> RAW DATA
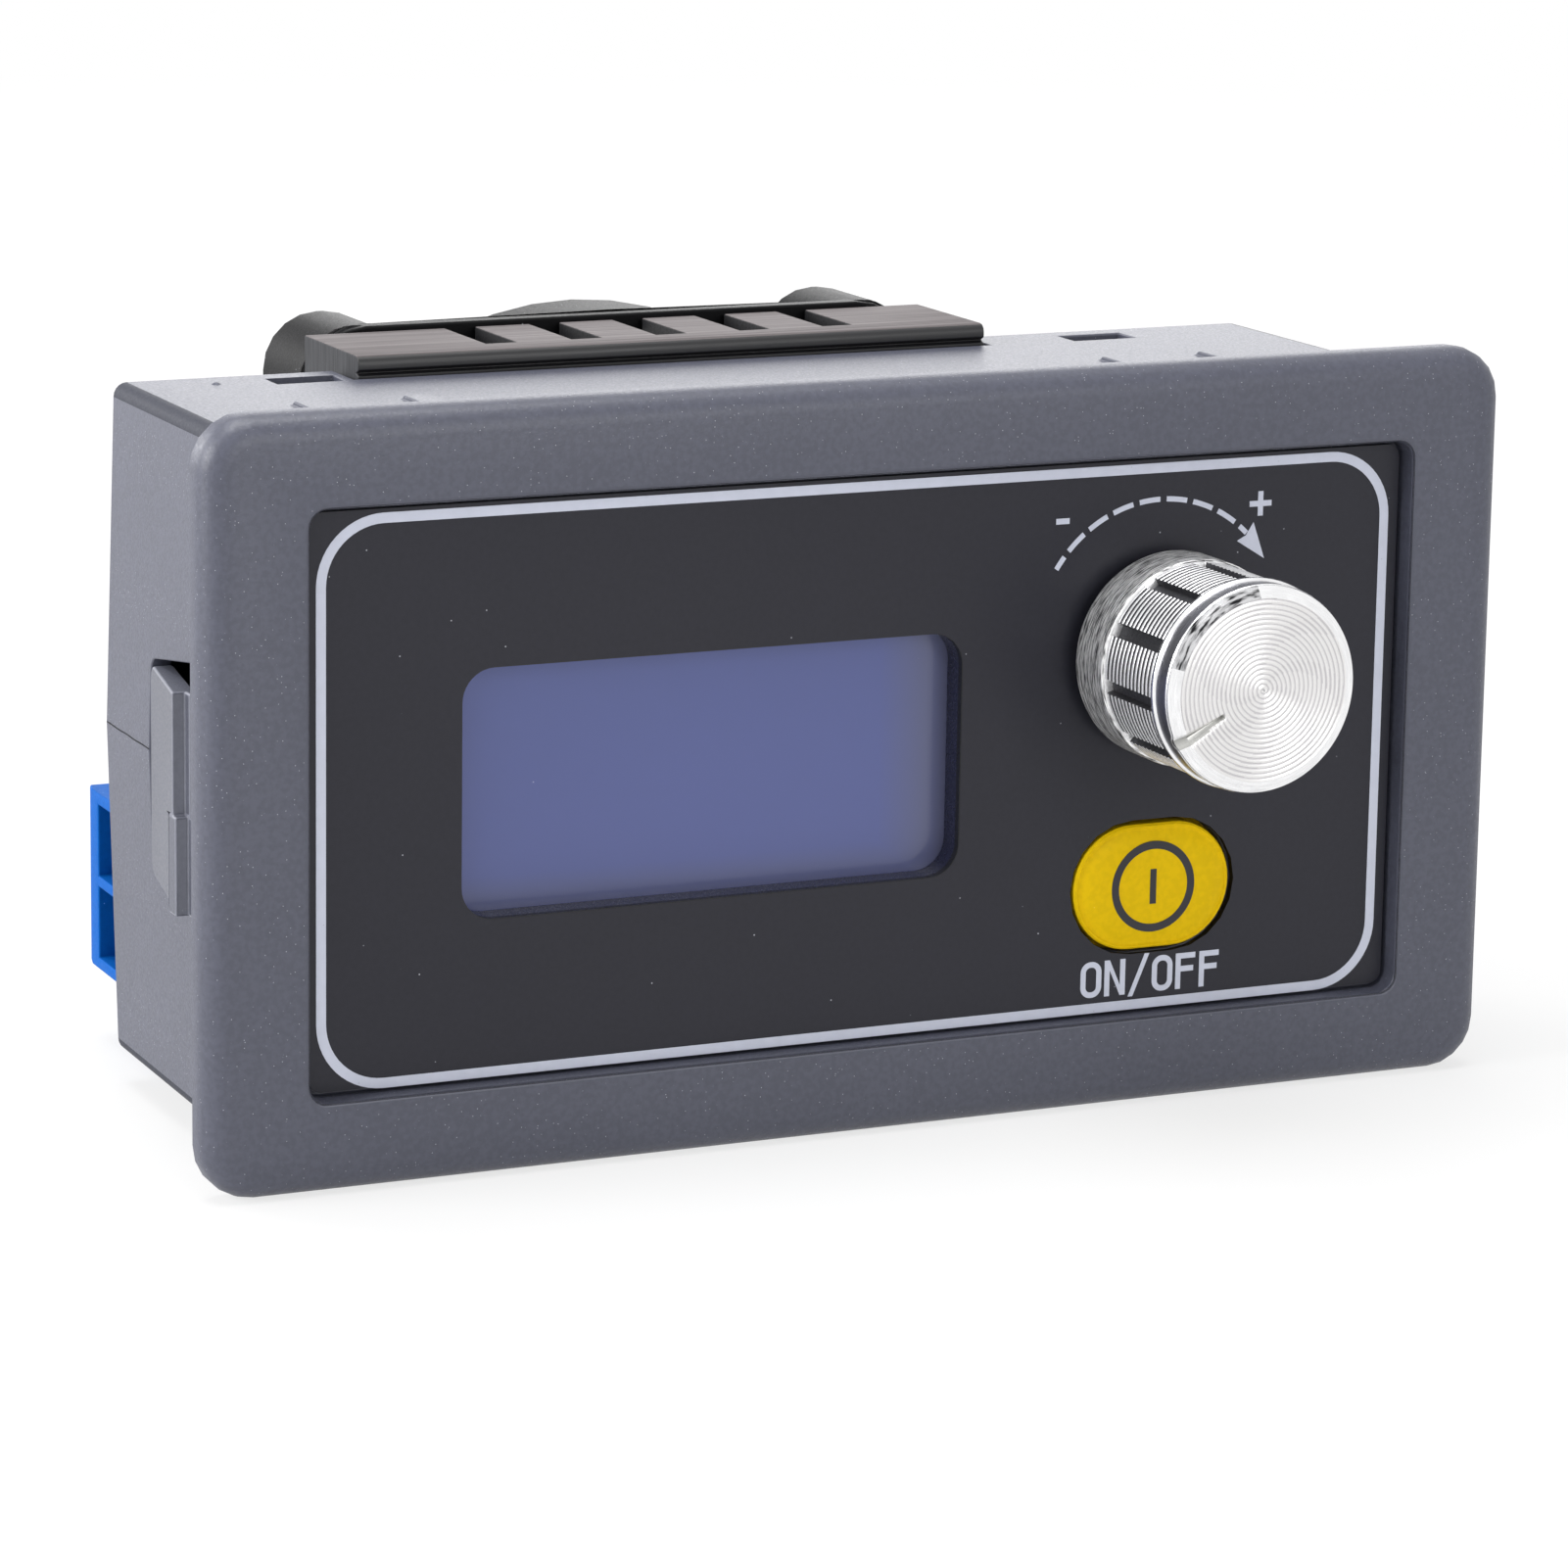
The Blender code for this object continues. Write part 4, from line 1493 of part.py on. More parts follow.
def build_capacitor(parent):
    """Can capacitor on its square base, with the crimped waist of such cans."""
    seat = SEAT_ON_POWER
    end = seat + CAPACITOR_LENGTH
    waist = seat + CAPACITOR_BASE_THICKNESS + 0.9 * MM
    rim = 0.35 * MM
    mesh = bmesh.new()
    turned(
        mesh,
        [
            (0.0, seat + CAPACITOR_BASE_THICKNESS / 2),
            (CAPACITOR_RADIUS, seat + CAPACITOR_BASE_THICKNESS / 2),
            (CAPACITOR_RADIUS, waist - rim),
            (CAPACITOR_RADIUS - rim, waist),
            (CAPACITOR_RADIUS, waist + rim),
            (CAPACITOR_RADIUS, end - rim),
            (CAPACITOR_RADIUS - rim, end),
            (0.0, end),
        ],
        CAPACITOR_CENTRE,
        24,
    )
    can = finish("bulk_capacitor", mesh, material("capacitor_can", (0.65, 0.65, 0.66), 0.3, 1.0), parent)
    mesh = bmesh.new()
    half = CAPACITOR_BASE / 2
    cut = 1.2 * MM
    x, z = CAPACITOR_CENTRE
    outline = [
        (x - half, z - half + cut),
        (x - half + cut, z - half),
        (x + half, z - half),
        (x + half, z + half),
        (x - half + cut, z + half),
        (x - half, z + half - cut),
    ]
    prism(mesh, outline, seat, seat + CAPACITOR_BASE_THICKNESS)
    combine(can, "UNION", mesh)


def main():
    """Clear the scene and build every piece under one empty at the bezel's front plane."""
    for existing in list(bpy.data.objects):
        bpy.data.objects.remove(existing)
    origin = bpy.data.objects.new("unit_origin", None)
    bpy.context.scene.collection.objects.link(origin)
    front_plane = -(REAR_END + KNOB_FRONT) / 2
    origin.location = (0.0, front_plane, BEZEL_HEIGHT / 2)

    build_front_housing(origin)
    clip_plastic = material("clip_abs", (0.13, 0.13, 0.145), 0.5)
    build_clip("clip_left", -1, clip_plastic, origin)
    build_clip("clip_right", 1, clip_plastic, origin)
    build_overlay(origin)
    build_display(origin)
    build_power_key(origin)
    build_knob(origin)
    build_encoder(origin)
    build_control_board(origin)
    build_power_board(origin)
    build_heat_sink(origin)
    build_fan(origin)
    build_terminal(origin)
    build_jack(origin)
    build_usb(origin)
    white = material("socket_nylon", (0.7, 0.69, 0.64), 0.4)
    build_pin_header("serial_header", SERIAL_CENTRE, SERIAL_PINS, white, origin)
    build_pin_header("fan_header", FAN_HEADER_CENTRE, FAN_HEADER_PINS, white, origin)
    build_capacitor(origin)


main()
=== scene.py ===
"""Looks of a panel-mounted DC electronic load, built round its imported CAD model.

Sizes are in millimetres on the front drawing: X to the right, Y into the unit and Z up, from the centre of
the bezel's front plane. Each sub-assembly is a class with its sizes as fields, each finish is a small class,
and every new piece is a surface worked out with numpy.
"""

import json
import logging
from dataclasses import dataclass, field
from enum import Enum
from typing import Callable, Optional, Sequence, Union

import bmesh
import bpy
import numpy as np
from mathutils import Matrix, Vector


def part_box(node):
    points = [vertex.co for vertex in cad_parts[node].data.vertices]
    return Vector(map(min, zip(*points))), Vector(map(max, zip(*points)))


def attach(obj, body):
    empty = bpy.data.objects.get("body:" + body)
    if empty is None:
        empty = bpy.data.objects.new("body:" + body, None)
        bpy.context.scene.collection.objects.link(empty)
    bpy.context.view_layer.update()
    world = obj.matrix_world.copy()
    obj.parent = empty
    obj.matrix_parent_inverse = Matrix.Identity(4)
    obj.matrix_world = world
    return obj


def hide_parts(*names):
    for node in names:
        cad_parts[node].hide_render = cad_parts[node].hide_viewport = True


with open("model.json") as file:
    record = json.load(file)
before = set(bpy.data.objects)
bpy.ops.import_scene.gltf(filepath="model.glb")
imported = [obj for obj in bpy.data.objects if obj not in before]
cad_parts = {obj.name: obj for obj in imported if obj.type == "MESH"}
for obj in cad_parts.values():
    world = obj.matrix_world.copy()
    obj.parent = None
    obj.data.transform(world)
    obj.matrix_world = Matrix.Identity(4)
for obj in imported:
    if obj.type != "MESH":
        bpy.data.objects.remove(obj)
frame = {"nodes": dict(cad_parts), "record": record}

LOG = logging.getLogger("scene")
MM = 0.001
Pair = tuple[float, float]
Triple = tuple[float, float, float]
Socket = bpy.types.NodeSocket
Value = Union[float, tuple, Socket]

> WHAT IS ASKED
All of the data needs to be reproduced exactly, with no line missing.

> WORKED SOLUTION
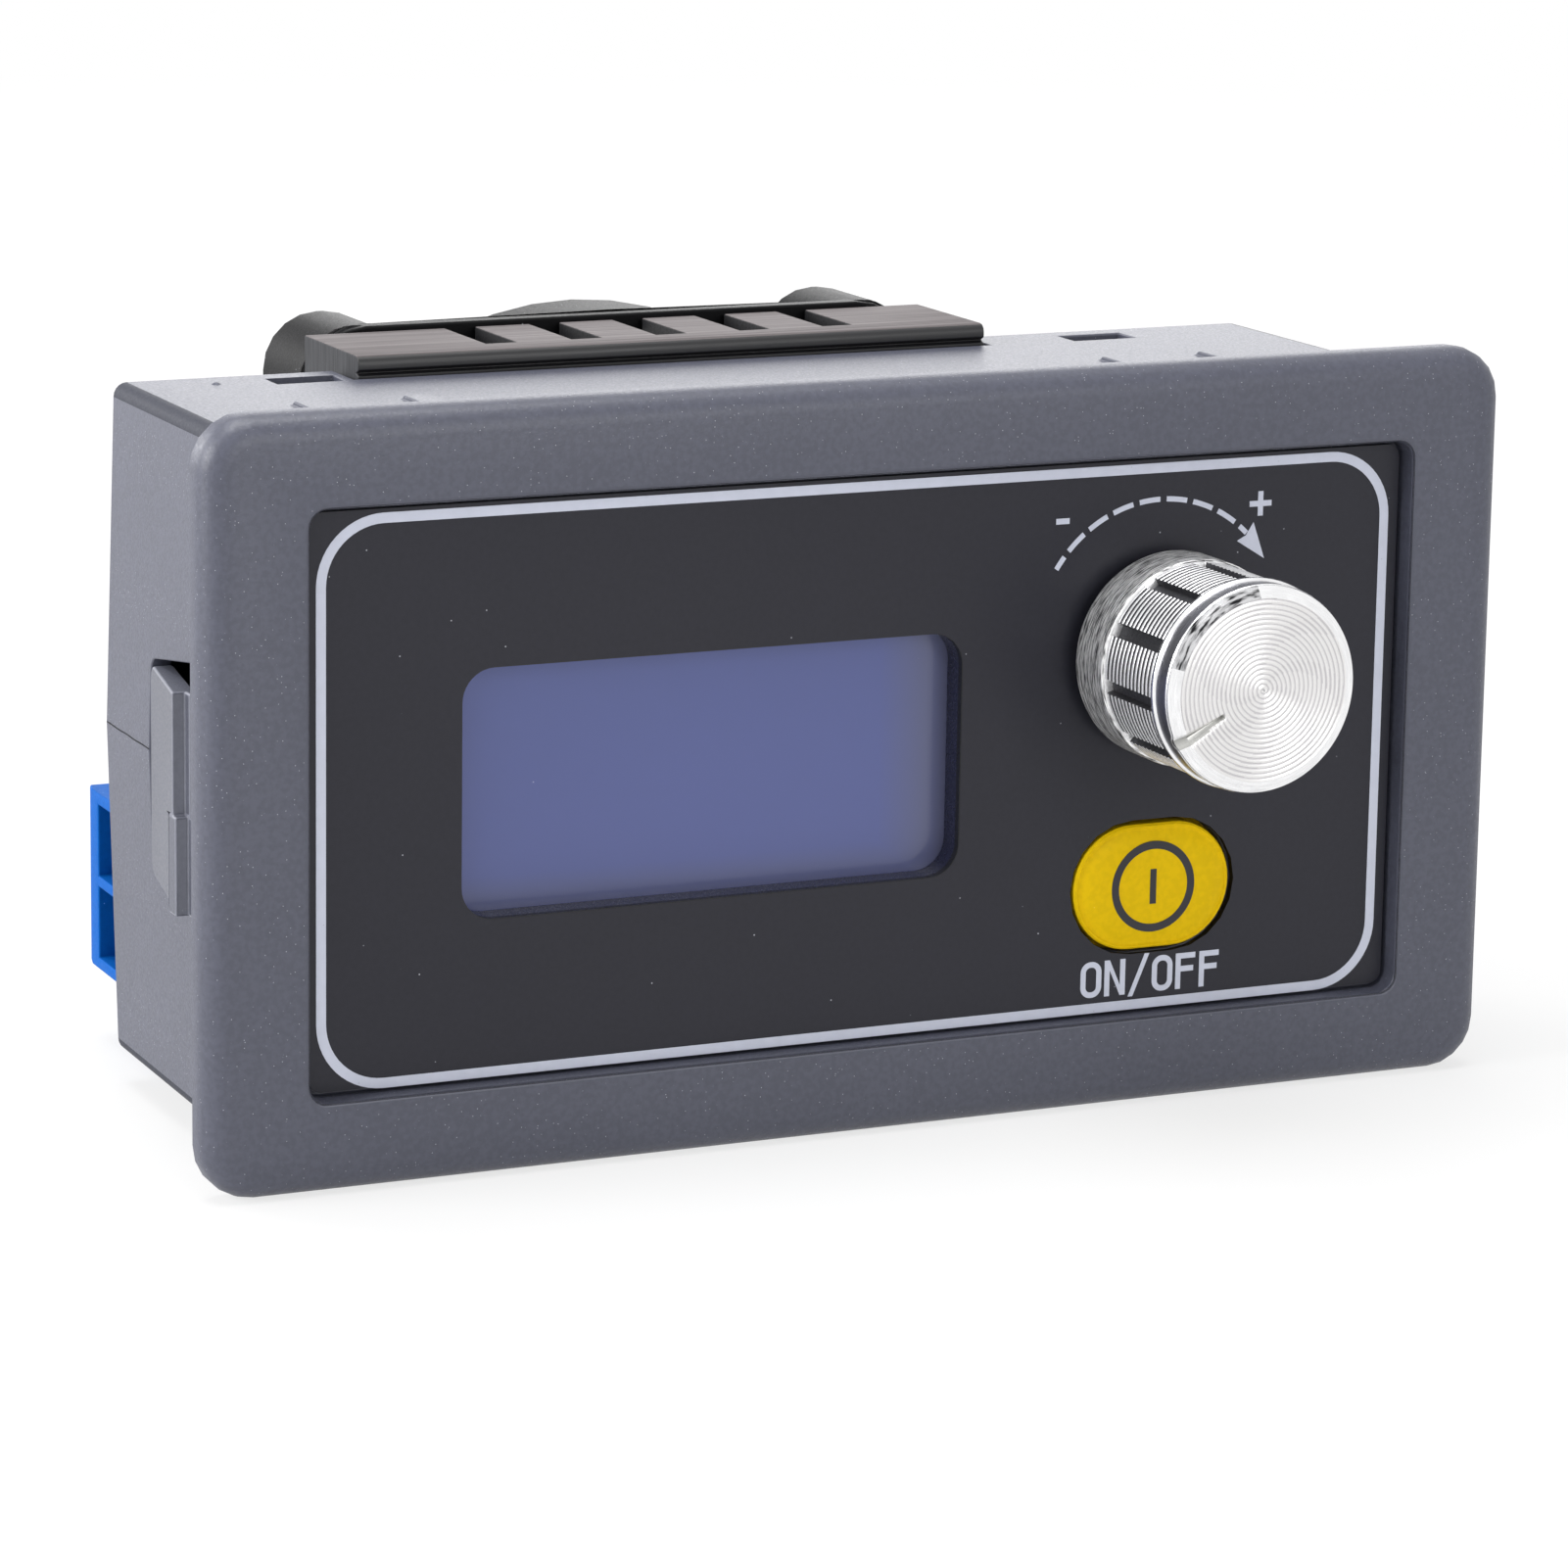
The Blender code for this object continues. Write part 4, from line 1493 of part.py on. More parts follow.
def build_capacitor(parent):
    """Can capacitor on its square base, with the crimped waist of such cans."""
    seat = SEAT_ON_POWER
    end = seat + CAPACITOR_LENGTH
    waist = seat + CAPACITOR_BASE_THICKNESS + 0.9 * MM
    rim = 0.35 * MM
    mesh = bmesh.new()
    turned(
        mesh,
        [
            (0.0, seat + CAPACITOR_BASE_THICKNESS / 2),
            (CAPACITOR_RADIUS, seat + CAPACITOR_BASE_THICKNESS / 2),
            (CAPACITOR_RADIUS, waist - rim),
            (CAPACITOR_RADIUS - rim, waist),
            (CAPACITOR_RADIUS, waist + rim),
            (CAPACITOR_RADIUS, end - rim),
            (CAPACITOR_RADIUS - rim, end),
            (0.0, end),
        ],
        CAPACITOR_CENTRE,
        24,
    )
    can = finish("bulk_capacitor", mesh, material("capacitor_can", (0.65, 0.65, 0.66), 0.3, 1.0), parent)
    mesh = bmesh.new()
    half = CAPACITOR_BASE / 2
    cut = 1.2 * MM
    x, z = CAPACITOR_CENTRE
    outline = [
        (x - half, z - half + cut),
        (x - half + cut, z - half),
        (x + half, z - half),
        (x + half, z + half),
        (x - half + cut, z + half),
        (x - half, z + half - cut),
    ]
    prism(mesh, outline, seat, seat + CAPACITOR_BASE_THICKNESS)
    combine(can, "UNION", mesh)


def main():
    """Clear the scene and build every piece under one empty at the bezel's front plane."""
    for existing in list(bpy.data.objects):
        bpy.data.objects.remove(existing)
    origin = bpy.data.objects.new("unit_origin", None)
    bpy.context.scene.collection.objects.link(origin)
    front_plane = -(REAR_END + KNOB_FRONT) / 2
    origin.location = (0.0, front_plane, BEZEL_HEIGHT / 2)

    build_front_housing(origin)
    clip_plastic = material("clip_abs", (0.13, 0.13, 0.145), 0.5)
    build_clip("clip_left", -1, clip_plastic, origin)
    build_clip("clip_right", 1, clip_plastic, origin)
    build_overlay(origin)
    build_display(origin)
    build_power_key(origin)
    build_knob(origin)
    build_encoder(origin)
    build_control_board(origin)
    build_power_board(origin)
    build_heat_sink(origin)
    build_fan(origin)
    build_terminal(origin)
    build_jack(origin)
    build_usb(origin)
    white = material("socket_nylon", (0.7, 0.69, 0.64), 0.4)
    build_pin_header("serial_header", SERIAL_CENTRE, SERIAL_PINS, white, origin)
    build_pin_header("fan_header", FAN_HEADER_CENTRE, FAN_HEADER_PINS, white, origin)
    build_capacitor(origin)


main()
=== scene.py ===
"""Looks of a panel-mounted DC electronic load, built round its imported CAD model.

Sizes are in millimetres on the front drawing: X to the right, Y into the unit and Z up, from the centre of
the bezel's front plane. Each sub-assembly is a class with its sizes as fields, each finish is a small class,
and every new piece is a surface worked out with numpy.
"""

import json
import logging
from dataclasses import dataclass, field
from enum import Enum
from typing import Callable, Optional, Sequence, Union

import bmesh
import bpy
import numpy as np
from mathutils import Matrix, Vector


def part_box(node):
    points = [vertex.co for vertex in cad_parts[node].data.vertices]
    return Vector(map(min, zip(*points))), Vector(map(max, zip(*points)))


def attach(obj, body):
    empty = bpy.data.objects.get("body:" + body)
    if empty is None:
        empty = bpy.data.objects.new("body:" + body, None)
        bpy.context.scene.collection.objects.link(empty)
    bpy.context.view_layer.update()
    world = obj.matrix_world.copy()
    obj.parent = empty
    obj.matrix_parent_inverse = Matrix.Identity(4)
    obj.matrix_world = world
    return obj


def hide_parts(*names):
    for node in names:
        cad_parts[node].hide_render = cad_parts[node].hide_viewport = True


with open("model.json") as file:
    record = json.load(file)
before = set(bpy.data.objects)
bpy.ops.import_scene.gltf(filepath="model.glb")
imported = [obj for obj in bpy.data.objects if obj not in before]
cad_parts = {obj.name: obj for obj in imported if obj.type == "MESH"}
for obj in cad_parts.values():
    world = obj.matrix_world.copy()
    obj.parent = None
    obj.data.transform(world)
    obj.matrix_world = Matrix.Identity(4)
for obj in imported:
    if obj.type != "MESH":
        bpy.data.objects.remove(obj)
frame = {"nodes": dict(cad_parts), "record": record}

LOG = logging.getLogger("scene")
MM = 0.001
Pair = tuple[float, float]
Triple = tuple[float, float, float]
Socket = bpy.types.NodeSocket
Value = Union[float, tuple, Socket]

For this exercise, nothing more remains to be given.